Lessons for fans, coaches and players
Most fans “weigh in” on each sporting event watched, which includes opinions expressed during the game as well. The fan sitting alongside endures unsolicited opinion as each game unfolds. The opinions, both during and after the game, sound something like this: ‘What’s the football coach doing…what’s he thinking…why doesn’t he play “Johnny” more…why isn’t “Johnny” starting…can’t he be more innovative…why did he move up that sophomore, doesn’t he know he’s only causing dissension…etc.
Basketball season is no different. All the same questions are asked. The only difference is it’s a different coach to be scrutinized. Whether it’s football, basketball, baseball, hockey, even youth sports, the opinion of the fan can be harsh.
Having experienced the qualifiers of coaching, parenting and playing, I can honestly say, every coach I have ever spoken with, has the best interest of each child he coaches at heart. He cares deeply about each player. That being said, fans may not agree, at all times, with the coaches philosophy. That does not, however, make it okay to “rip him” as though airing your displeasure is somehow beneficial. Perhaps we could all benefit from a never-to-be forgotten Homily, “if it’s not kind, necessary, true and uplifting, don’t say it.”

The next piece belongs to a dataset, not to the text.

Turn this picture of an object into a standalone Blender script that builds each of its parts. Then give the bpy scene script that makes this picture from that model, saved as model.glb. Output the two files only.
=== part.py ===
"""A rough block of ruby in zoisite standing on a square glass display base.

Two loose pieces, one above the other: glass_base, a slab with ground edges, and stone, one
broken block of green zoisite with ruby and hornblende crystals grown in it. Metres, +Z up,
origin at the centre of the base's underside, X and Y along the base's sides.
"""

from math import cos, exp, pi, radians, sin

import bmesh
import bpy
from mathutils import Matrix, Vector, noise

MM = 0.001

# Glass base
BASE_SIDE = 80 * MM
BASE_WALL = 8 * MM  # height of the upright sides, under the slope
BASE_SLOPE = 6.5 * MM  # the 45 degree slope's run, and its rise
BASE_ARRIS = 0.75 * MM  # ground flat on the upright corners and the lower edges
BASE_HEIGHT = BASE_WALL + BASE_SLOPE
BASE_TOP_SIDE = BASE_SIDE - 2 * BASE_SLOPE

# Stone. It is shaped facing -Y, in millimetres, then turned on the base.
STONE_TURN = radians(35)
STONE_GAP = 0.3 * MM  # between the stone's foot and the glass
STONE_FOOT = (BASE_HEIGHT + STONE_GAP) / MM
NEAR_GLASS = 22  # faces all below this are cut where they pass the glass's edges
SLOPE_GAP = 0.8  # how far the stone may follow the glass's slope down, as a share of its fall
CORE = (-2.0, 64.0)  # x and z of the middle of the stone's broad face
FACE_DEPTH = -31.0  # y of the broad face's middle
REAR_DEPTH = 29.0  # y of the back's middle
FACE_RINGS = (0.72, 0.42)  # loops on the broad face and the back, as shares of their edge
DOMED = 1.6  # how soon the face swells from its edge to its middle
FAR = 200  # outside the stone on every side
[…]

The coach honestly cares about your child. Each coach wishes there were enough minutes in every game to keep everyone satisfied. Because there is not enough time to play each player equally, the coach must make tough decisions. The coach sees what happens at practice every day. He has a lot more information to discern than the average fan, who only sees game minutes. Also, without question, for the player who is disappointed in how the season unfolds, he/she will find, over time, that when things don’t go as they like, it truly affords an opportunity to build character and provides an early life lesson on just what it will take to overcome difficulty.
A general consensus surfaces among fan chatter, “Coaches must fully realize all the decisions made affect more than just the players. When a child hurts, the parent hurts, period, as it is a God-given response.” Paraphrasing more opinion, ‘When you move one sophomore up to the varsity, one freshman up to the JV’s, it means one player doesn’t start, one player doesn’t play and one player doesn’t make the team. Therefore, please be considerate when making these decisions. Why’s coach doing this? Will it actually result in more wins? Is one more win worth it? Nobody is totally opposed to move ups, if they really belong and it’s necessary.” Consequently, coach, “when you place all the facts on the table, what’s the ripple effect? The truth is, if you don’t make every child on the team feel as though they are a real, vital part of the team, you have failed, even if you win every game.”
All coaches desire success. However, are wins the only measure of success? Coaches have an opportunity, each year, to build character, integrity and provide tools for life, which are far more important than wins. You have the responsibility that includes how to handle life when things don’t go as expected and dreams, yes dreams, are shattered. Your players are fragile, handle with care!